# EXERCISE AIM:
Pick out each line containing the string "handed".

[JSON records of objects]
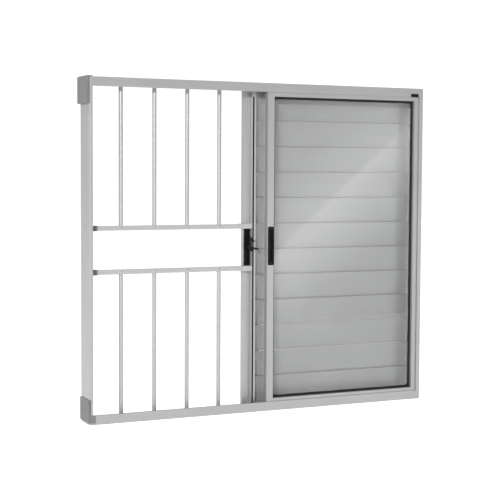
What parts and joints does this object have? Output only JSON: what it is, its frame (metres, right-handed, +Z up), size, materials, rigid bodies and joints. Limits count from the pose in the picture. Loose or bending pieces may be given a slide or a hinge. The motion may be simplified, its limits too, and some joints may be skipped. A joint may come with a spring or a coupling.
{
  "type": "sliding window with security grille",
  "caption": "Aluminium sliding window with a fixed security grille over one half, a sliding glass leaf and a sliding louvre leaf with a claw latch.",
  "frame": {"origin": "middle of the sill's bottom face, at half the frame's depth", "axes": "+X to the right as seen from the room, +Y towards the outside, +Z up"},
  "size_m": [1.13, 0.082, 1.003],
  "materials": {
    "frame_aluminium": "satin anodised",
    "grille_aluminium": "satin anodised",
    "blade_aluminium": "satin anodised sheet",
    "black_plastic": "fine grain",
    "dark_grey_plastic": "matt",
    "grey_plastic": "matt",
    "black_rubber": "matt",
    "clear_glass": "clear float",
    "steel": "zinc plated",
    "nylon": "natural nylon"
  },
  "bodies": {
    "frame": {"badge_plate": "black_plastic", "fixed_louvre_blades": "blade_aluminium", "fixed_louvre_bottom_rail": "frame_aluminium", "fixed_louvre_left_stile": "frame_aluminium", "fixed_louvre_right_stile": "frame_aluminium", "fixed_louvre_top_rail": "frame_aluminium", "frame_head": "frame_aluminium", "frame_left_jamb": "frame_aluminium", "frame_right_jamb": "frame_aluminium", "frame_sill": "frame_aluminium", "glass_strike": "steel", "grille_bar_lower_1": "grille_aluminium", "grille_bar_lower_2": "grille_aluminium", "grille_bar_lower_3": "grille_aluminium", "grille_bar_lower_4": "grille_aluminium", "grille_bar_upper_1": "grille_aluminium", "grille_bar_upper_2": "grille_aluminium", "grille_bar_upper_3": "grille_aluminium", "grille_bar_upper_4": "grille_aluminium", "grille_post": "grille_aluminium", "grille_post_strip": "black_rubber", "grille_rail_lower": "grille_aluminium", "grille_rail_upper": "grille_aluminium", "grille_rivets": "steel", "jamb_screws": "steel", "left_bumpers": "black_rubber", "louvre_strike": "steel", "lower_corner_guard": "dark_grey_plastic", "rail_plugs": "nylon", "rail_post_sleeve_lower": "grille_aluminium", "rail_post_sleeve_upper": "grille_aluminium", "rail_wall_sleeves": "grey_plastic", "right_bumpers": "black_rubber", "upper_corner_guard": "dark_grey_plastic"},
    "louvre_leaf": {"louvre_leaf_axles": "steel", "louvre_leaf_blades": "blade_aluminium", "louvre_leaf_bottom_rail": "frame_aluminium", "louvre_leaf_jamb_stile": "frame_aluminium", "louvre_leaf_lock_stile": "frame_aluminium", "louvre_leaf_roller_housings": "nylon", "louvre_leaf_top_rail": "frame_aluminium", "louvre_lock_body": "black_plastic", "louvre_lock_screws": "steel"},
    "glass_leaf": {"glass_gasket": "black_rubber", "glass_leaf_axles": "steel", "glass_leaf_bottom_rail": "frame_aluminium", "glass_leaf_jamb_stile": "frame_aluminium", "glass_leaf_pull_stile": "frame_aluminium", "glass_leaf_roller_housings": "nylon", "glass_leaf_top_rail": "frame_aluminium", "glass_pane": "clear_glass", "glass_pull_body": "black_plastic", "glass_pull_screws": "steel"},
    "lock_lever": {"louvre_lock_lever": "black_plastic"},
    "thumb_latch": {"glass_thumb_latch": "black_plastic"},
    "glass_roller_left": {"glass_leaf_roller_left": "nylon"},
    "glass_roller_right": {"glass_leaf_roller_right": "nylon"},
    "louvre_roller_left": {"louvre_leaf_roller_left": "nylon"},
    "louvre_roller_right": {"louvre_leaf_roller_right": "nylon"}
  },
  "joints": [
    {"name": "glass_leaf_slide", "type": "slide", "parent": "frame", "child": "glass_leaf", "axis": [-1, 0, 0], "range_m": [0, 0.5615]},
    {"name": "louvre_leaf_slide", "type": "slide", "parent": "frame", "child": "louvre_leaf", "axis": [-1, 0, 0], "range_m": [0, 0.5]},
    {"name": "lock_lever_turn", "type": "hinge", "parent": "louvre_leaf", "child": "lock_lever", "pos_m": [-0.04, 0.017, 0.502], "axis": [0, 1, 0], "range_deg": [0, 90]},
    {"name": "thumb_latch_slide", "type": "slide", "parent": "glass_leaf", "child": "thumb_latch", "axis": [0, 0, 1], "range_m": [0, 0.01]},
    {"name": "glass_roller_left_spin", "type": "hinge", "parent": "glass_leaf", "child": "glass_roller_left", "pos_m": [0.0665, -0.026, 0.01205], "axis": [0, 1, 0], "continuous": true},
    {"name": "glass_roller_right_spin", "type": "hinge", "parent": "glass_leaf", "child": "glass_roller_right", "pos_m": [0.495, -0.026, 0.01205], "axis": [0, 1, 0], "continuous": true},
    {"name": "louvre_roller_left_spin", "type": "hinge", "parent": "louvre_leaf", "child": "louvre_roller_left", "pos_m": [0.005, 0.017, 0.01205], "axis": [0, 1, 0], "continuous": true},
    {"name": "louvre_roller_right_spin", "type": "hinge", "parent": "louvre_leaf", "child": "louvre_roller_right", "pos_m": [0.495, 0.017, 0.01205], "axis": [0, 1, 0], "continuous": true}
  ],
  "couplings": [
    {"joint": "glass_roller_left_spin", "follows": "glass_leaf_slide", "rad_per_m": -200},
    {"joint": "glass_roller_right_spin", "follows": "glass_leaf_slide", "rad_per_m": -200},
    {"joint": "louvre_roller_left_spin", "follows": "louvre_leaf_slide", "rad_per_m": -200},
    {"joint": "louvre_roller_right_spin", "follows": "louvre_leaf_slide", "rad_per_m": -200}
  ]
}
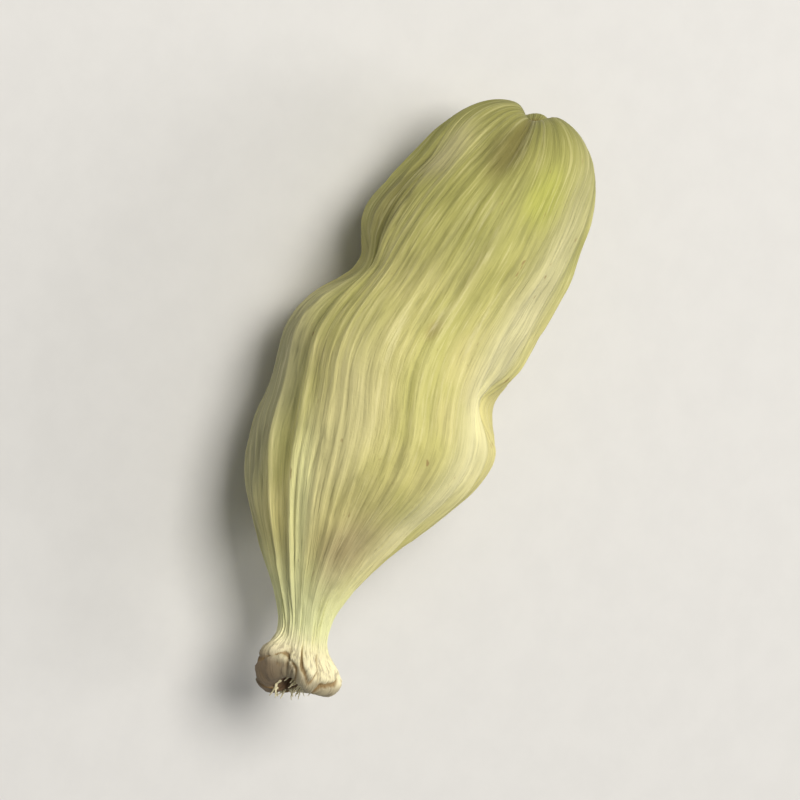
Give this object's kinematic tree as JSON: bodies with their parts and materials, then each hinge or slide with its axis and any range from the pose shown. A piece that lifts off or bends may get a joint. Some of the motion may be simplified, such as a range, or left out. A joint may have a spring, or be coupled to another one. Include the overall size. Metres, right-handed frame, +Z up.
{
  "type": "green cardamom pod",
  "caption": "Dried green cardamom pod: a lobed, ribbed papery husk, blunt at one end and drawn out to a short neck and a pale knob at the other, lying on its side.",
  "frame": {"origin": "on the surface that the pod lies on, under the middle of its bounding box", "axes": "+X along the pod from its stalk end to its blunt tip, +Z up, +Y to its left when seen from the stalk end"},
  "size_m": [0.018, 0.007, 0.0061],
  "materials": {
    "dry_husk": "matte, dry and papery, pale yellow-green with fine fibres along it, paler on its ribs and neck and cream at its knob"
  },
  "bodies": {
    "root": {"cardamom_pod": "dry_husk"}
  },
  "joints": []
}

# THE REPLY:
What parts and joints does this object have? Output only JSON: what it is, its frame (metres, right-handed, +Z up), size, materials, rigid bodies and joints. Limits count from the pose in the picture. Loose or bending pieces may be given a slide or a hinge. The motion may be simplified, its limits too, and some joints may be skipped. A joint may come with a spring or a coupling.
Give this object's kinematic tree as JSON: bodies with their parts and materials, then each hinge or slide with its axis and any range from the pose shown. A piece that lifts off or bends may get a joint. Some of the motion may be simplified, such as a range, or left out. A joint may have a spring, or be coupled to another one. Include the overall size. Metres, right-handed frame, +Z up.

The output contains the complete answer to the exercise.